My output will likely be low today. I injured my wrist yesterday, and it’s hurting so bad that I’m going in to the ER to have it x-rayed. I can barely rotate it in either direction, and typing makes it throb. It sucks rocks. Not being able to type efficiently, for me, feels like gasping for air.

But I can’t fold for the day without mentioning the sanity radiating out of Shiloh, Illinois, where parents like Lilly Del Pinto are in a minor tizzy over And Tango Makes Three, a children’s book about two male penguins who raise a baby penguin together. So the parents are calling for the book to be pulled, right? Actually, no. All of the parents who object to the title agree that this would be censorship. They merely want some sort of warning about what’s in the title, so they can decide as parents whether their kids are “ready” for it. Other schools have moved the book to the nonfiction section, since it’s based on a true story, in order to quell “Homosexual Agenda” objections.

Well…shit. That’s perfectly reasonable. Come on, guys…are you sure you don’t wanna burn it? Or at least singe the edges a bit? Help me out here – you’re depriving me of material!

Personally, I think these parents are a touch silly not wanting their kids to learn about alternative families – especially if such families exist in their district. But they’re not being flaming assholes about it. As a fellow parent, I understand their desire to gate the information their kids receive.

Is this a sea change in the way gay and lesbian parents are perceived? Well…maybe not. After all, there are still religious bigots like Steve Walden floating around out there:

This book made me angry because it forced a questionable sexual practice on my children, passing it off as something as legitimate as their own family. It attempts to normalize something clearly abnormal. Penguins, like all other creatures, mate primarily for procreation. The fact that the keeper had to steal an egg from another couple to make a “family” shows that same-sex couples by themselves do not have what nature requires for them to conceive and bear children.

You’re right, Steve. They don’t have what it takes to conceive and bear children. But since when is parenting about the rubbing together of body parts? There are plenty of parents who can fuck and pop out sprogs; too many of them turn out to be monsters who terrorize their young. Biology does not guarantee morality, kiddo.

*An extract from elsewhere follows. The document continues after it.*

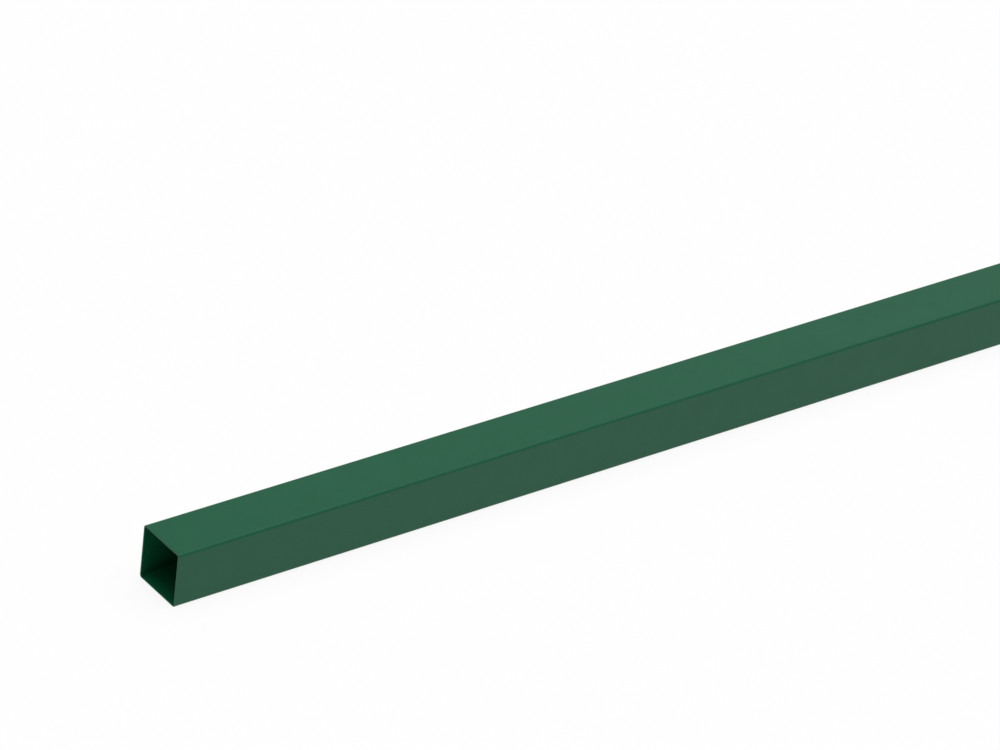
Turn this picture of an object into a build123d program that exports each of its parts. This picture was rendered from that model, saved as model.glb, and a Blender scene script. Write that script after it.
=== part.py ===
"""A metal fence post: one square steel hollow section with open ends, lying on one flat side.

The section is rolled from strip into a square with rounded corners and welded along the middle
of the near wall, which leaves a low bead inside. The outside of the seam is dressed flush.
X runs along the post, Y across it and Z up. The origin is the middle of the underside.
"""

from build123d import *
import os

# Driving dimensions, in millimetres
post_length = 2000.0
post_side = 60.0
wall = 1.5
inner_bend_radius = 1.5
weld_bead_width = 3.0
weld_bead_height = 0.4
edge_break = 0.2

# Sizes that follow from them
outer_bend_radius = inner_bend_radius + wall
hollow_side = post_side - 2 * wall
seam_face = -hollow_side / 2

# The plane of the first cut end: its first axis is across the post, its second axis is up
first_end = Plane(
    origin=(-post_length / 2, 0, post_side / 2),
    x_dir=(0, 1, 0),
    z_dir=(1, 0, 0),
)

# The post: the rolled section with its weld bead, drawn out to length and deburred at both cuts
with BuildPart() as post:
    with BuildSketch(first_end):
        RectangleRounded(post_side, post_side, outer_bend_radius)
        RectangleRounded(hollow_side, hollow_side, inner_bend_radius, mode=Mode.SUBTRACT)
        with BuildLine():
            bead_crown = ThreePointArc(
                (seam_face, -weld_bead_width / 2),
                (seam_face + weld_bead_height, 0),
                (seam_face, weld_bead_width / 2),
            )
            Line(bead_crown @ 1, bead_crown @ 0)
        make_face()
    extrude(amount=post_length)
    cut_ends = faces().filter_by(Axis.X)
    chamfer(cut_ends.edges(), length=edge_break)

post.part.label = "post"

os.makedirs("parts", exist_ok=True)
export_step(post.part, "parts/post.step")
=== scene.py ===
"""Dresses the fence post: a green powder-coated square tube on a pale table in soft light."""

from math import cos, radians, sin

import bpy
from mathutils import Matrix, Vector

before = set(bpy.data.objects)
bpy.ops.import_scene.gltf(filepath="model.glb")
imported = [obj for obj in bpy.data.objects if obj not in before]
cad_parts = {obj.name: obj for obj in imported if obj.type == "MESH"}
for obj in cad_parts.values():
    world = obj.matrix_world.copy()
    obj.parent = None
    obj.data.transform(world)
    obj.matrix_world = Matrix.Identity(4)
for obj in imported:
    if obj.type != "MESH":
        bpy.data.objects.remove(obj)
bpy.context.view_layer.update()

# The camera, in metres and degrees: what the middle of the picture looks at, and from where
CAMERA_TARGET = Vector((-0.5009, 0.1276, 0.030))
CAMERA_DISTANCE = 5.594
CAMERA_AZIMUTH = 40.19
CAMERA_ELEVATION = 31.86
CAMERA_ROLL = 7.25
SENSOR_WIDTH_MM = 36.0
LENS_MM = 198.07

WHITE = (1.0, 1.0, 1.0, 1.0)

# The light. A glow of one would just show as white.
# A higher fall makes a light narrower. Bearings turn from +X towards +Y, and all angles are in degrees.
STRAIGHT_UP = Vector((0.0, 0.0, 1.0))
OVERHEAD_GLOW = 5.58
OVERHEAD_FALL = 13.0
FILL_GLOW = 3.7
FILL_FALL = 60.0
FILL_BEARING = 200.0
FILL_HEIGHT = 45.0
WALL_GLOW = 1.0
WALL_BEARING = 5.0
SEEN_SKY = 0.993

# The table, which the camera has to see to its edges
TABLE_SIDE = 200.0
TABLE_GLOW = 0.88
TABLE_ALBEDO = 0.12
FARTHEST_SEEN = 2 * TABLE_SIDE

# The coat: its colours and gloss, and how wide and deep its unevenness is, in metres.
# A detail says how many finer layers of noise are laid over the first.
COAT_DARK = (0.0017, 0.0925, 0.0397, 1.0)
COAT_LIGHT = (0.0020, 0.1129, 0.0491, 1.0)
CLOUD_WIDTH = 0.030
CLOUD_DETAIL = 3.0
COAT_SPECULAR = 0.27
SMOOTHEST = 0.36
ROUGHEST = 0.44
GLOSS_PATCH_WIDTH = 0.008
GLOSS_PATCH_DETAIL = 2.0
PEEL_WIDTH = 0.0016
PEEL_DEPTH = 0.000080
ROLLING_LINE_WIDTH = 0.0035
ROLLING_LINE_LENGTH = 1.6
ROLLING_LINE_DEPTH = 0.000024
RELIEF_DETAIL = 1.0


def link(tree, source, target):
    tree.links.new(source, target)


def new_material(name):
    """A node material with only its Principled shader and output, and that shader."""
    material = bpy.data.materials.new(name)
    material.use_nodes = True
    shader = material.node_tree.nodes["Principled BSDF"]
    return material, shader


def noise(tree, place, widths, detail):
    """Noise with features of the given widths along X, Y and Z. Returns its value, around a half."""
    stretch = tree.nodes.new("ShaderNodeMapping")
    stretch.inputs["Scale"].default_value = [1 / width for width in widths]
    link(tree, place, stretch.inputs["Vector"])
    node = tree.nodes.new("ShaderNodeTexNoise")
    node.inputs["Scale"].default_value = 1.0
    node.inputs["Detail"].default_value = detail
    link(tree, stretch.outputs["Vector"], node.inputs["Vector"])
    return node.outputs["Fac"]


def bump(tree, height, depth, under=None):
    """Raises the surface by height times depth, over the normal that lies under it."""
    node = tree.nodes.new("ShaderNodeBump")
    node.inputs["Distance"].default_value = depth
    link(tree, height, node.inputs["Height"])
    if under:
        link(tree, under, node.inputs["Normal"])
    return node.outputs["Normal"]


def green_coat():
    """Satin powder coat: a faintly clouded green with orange peel, over the lines of the rolling."""
    material, shader = new_material("green_powder_coat")
    tree = material.node_tree
    place = tree.nodes.new("ShaderNodeTexCoord").outputs["Object"]

    colours = tree.nodes.new("ShaderNodeMix")
    colours.data_type = "RGBA"
    colours.inputs["A"].default_value = COAT_DARK
    colours.inputs["B"].default_value = COAT_LIGHT
    clouds = noise(tree, place, [CLOUD_WIDTH] * 3, CLOUD_DETAIL)
    link(tree, clouds, colours.inputs["Factor"])
    link(tree, colours.outputs["Result"], shader.inputs["Base Color"])

    gloss = tree.nodes.new("ShaderNodeMapRange")
    gloss.inputs["To Min"].default_value = SMOOTHEST
    gloss.inputs["To Max"].default_value = ROUGHEST
    patches = noise(tree, place, [GLOSS_PATCH_WIDTH] * 3, GLOSS_PATCH_DETAIL)
    link(tree, patches, gloss.inputs["Value"])
    link(tree, gloss.outputs["Result"], shader.inputs["Roughness"])
    shader.inputs["Specular IOR Level"].default_value = COAT_SPECULAR

    line_widths = (ROLLING_LINE_LENGTH, ROLLING_LINE_WIDTH, ROLLING_LINE_WIDTH)
    lines = noise(tree, place, line_widths, RELIEF_DETAIL)
    peel = noise(tree, place, [PEEL_WIDTH] * 3, RELIEF_DETAIL)
    rolled = bump(tree, lines, ROLLING_LINE_DEPTH)
    peeled = bump(tree, peel, PEEL_DEPTH, rolled)
    link(tree, peeled, shader.inputs["Normal"])
    return material


def pale_table():
    """The floor: a matt white table lit from within, so that it stays pale beside the post."""
    material, shader = new_material("pale_table")
    shader.inputs["Base Color"].default_value = (TABLE_ALBEDO, TABLE_ALBEDO, TABLE_ALBEDO, 1.0)
    shader.inputs["Roughness"].default_value = 1.0
    shader.inputs["Specular IOR Level"].default_value = 0.0
    shader.inputs["Emission Color"].default_value = WHITE
    shader.inputs["Emission Strength"].default_value = TABLE_GLOW
    bpy.ops.mesh.primitive_plane_add(size=TABLE_SIDE)
    table = bpy.context.object
    table.name = "pale_table"
    table.data.materials.append(material)


def math_node(tree, operation, *operands):
    """One Math node. An operand is a float or another node's output."""
    node = tree.nodes.new("ShaderNodeMath")
    node.operation = operation
    for socket, operand in zip(node.inputs, operands):
        if isinstance(operand, float):
            socket.default_value = operand
        else:
            link(tree, operand, socket)
    return node.outputs["Value"]


def place_in_sky(bearing, height):
    """The direction of a place in the sky, as a unit vector. Both angles are in degrees."""
    bearing, height = radians(bearing), radians(height)
    return Vector((cos(height) * cos(bearing), cos(height) * sin(bearing), sin(height)))


def nearness(tree, direction, place):
    """How far the direction points to a place: one where it does, less than nothing behind."""
    node = tree.nodes.new("ShaderNodeVectorMath")
    node.operation = "DOT_PRODUCT"
    node.inputs[1].default_value = place
    link(tree, direction, node.inputs[0])
    return node.outputs["Value"]


def soft_light(tree, direction, place, glow, fall):
    """A round soft light, with its full glow at its place in the sky."""
    ahead = math_node(tree, "MAXIMUM", nearness(tree, direction, place), 0.0)
    return math_node(tree, "MULTIPLY", math_node(tree, "POWER", ahead, fall), glow)


def studio():
    """A soft light overhead, a fill off the end in view, and a pale wall off the other end.

    The wall's glow fades with the angle from it and takes some light away behind. The camera sees
    a plain pale sky instead of all three.
    """
    world = bpy.data.worlds.new("studio")
    bpy.context.scene.world = world
    world.use_nodes = True
    tree = world.node_tree
    direction = tree.nodes.new("ShaderNodeTexCoord").outputs["Generated"]

    fill_place = place_in_sky(FILL_BEARING, FILL_HEIGHT)
    wall_place = place_in_sky(WALL_BEARING, 0.0)
    overhead = soft_light(tree, direction, STRAIGHT_UP, OVERHEAD_GLOW, OVERHEAD_FALL)
    fill = soft_light(tree, direction, fill_place, FILL_GLOW, FILL_FALL)
    wall = nearness(tree, direction, wall_place * WALL_GLOW)
    lights = math_node(tree, "ADD", overhead, fill)
    glow = math_node(tree, "ADD", lights, wall)

    lighting = tree.nodes["Background"]
    link(tree, math_node(tree, "MAXIMUM", glow, 0.0), lighting.inputs["Color"])
    seen = tree.nodes.new("ShaderNodeBackground")
    seen.inputs["Color"].default_value = (SEEN_SKY, SEEN_SKY, SEEN_SKY, 1.0)
    path = tree.nodes.new("ShaderNodeLightPath")
    choice = tree.nodes.new("ShaderNodeMixShader")
    link(tree, path.outputs["Is Camera Ray"], choice.inputs["Fac"])
    link(tree, lighting.outputs["Background"], choice.inputs[1])
    link(tree, seen.outputs["Background"], choice.inputs[2])
    link(tree, choice.outputs["Shader"], tree.nodes["World Output"].inputs["Surface"])


def camera():
    """The photo's camera: it looks down at the post from one side, turned a little about its own axis."""
    azimuth, elevation, roll = (radians(a) for a in (CAMERA_AZIMUTH, CAMERA_ELEVATION, CAMERA_ROLL))
    forward = Vector((sin(azimuth) * cos(elevation), cos(azimuth) * cos(elevation), -sin(elevation)))
    level = Vector((cos(azimuth), -sin(azimuth), 0.0))
    upright = level.cross(forward)
    right = level * cos(roll) + upright * sin(roll)
    up = right.cross(forward)
    turn = Matrix((right, up, -forward)).transposed().to_4x4()
    data = bpy.data.cameras.new("camera")
    data.sensor_width = SENSOR_WIDTH_MM
    data.lens = LENS_MM
    data.clip_end = FARTHEST_SEEN
    view = bpy.data.objects.new("camera", data)
    view.matrix_world = Matrix.Translation(CAMERA_TARGET - forward * CAMERA_DISTANCE) @ turn
    bpy.context.scene.collection.objects.link(view)
    bpy.context.scene.camera = view


camera()
studio()
pale_table()
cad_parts["post"].material_slots[0].material = green_coat()
bpy.context.scene.view_settings.view_transform = "Standard"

And since when is a relationship between two people reducible to a “sexual practice”? Is your marriage to your wife all about the relationship between your cock and her pussy? For people who bleat on constantly about gay folk being sex-obsessed, you sure are quick to reduce love to nothing but the bumpin’ of uglies.

Steve could take some sanity cues from the parents in Shiloh. You don’t want to expose your kids to the reality of gay parenting? You want to keep your children ignorant and intolerant? Personally I find that abusive, but it’s not a choice we can prevent you from making. What we can stop you from doing is foisting this limited view on the rest of us.

(Oh, and Steve? The penguins aren’t “ex-gay”, as you assert. We call that switch-hitting. Have you people seriously never heard the word “bisexual”?)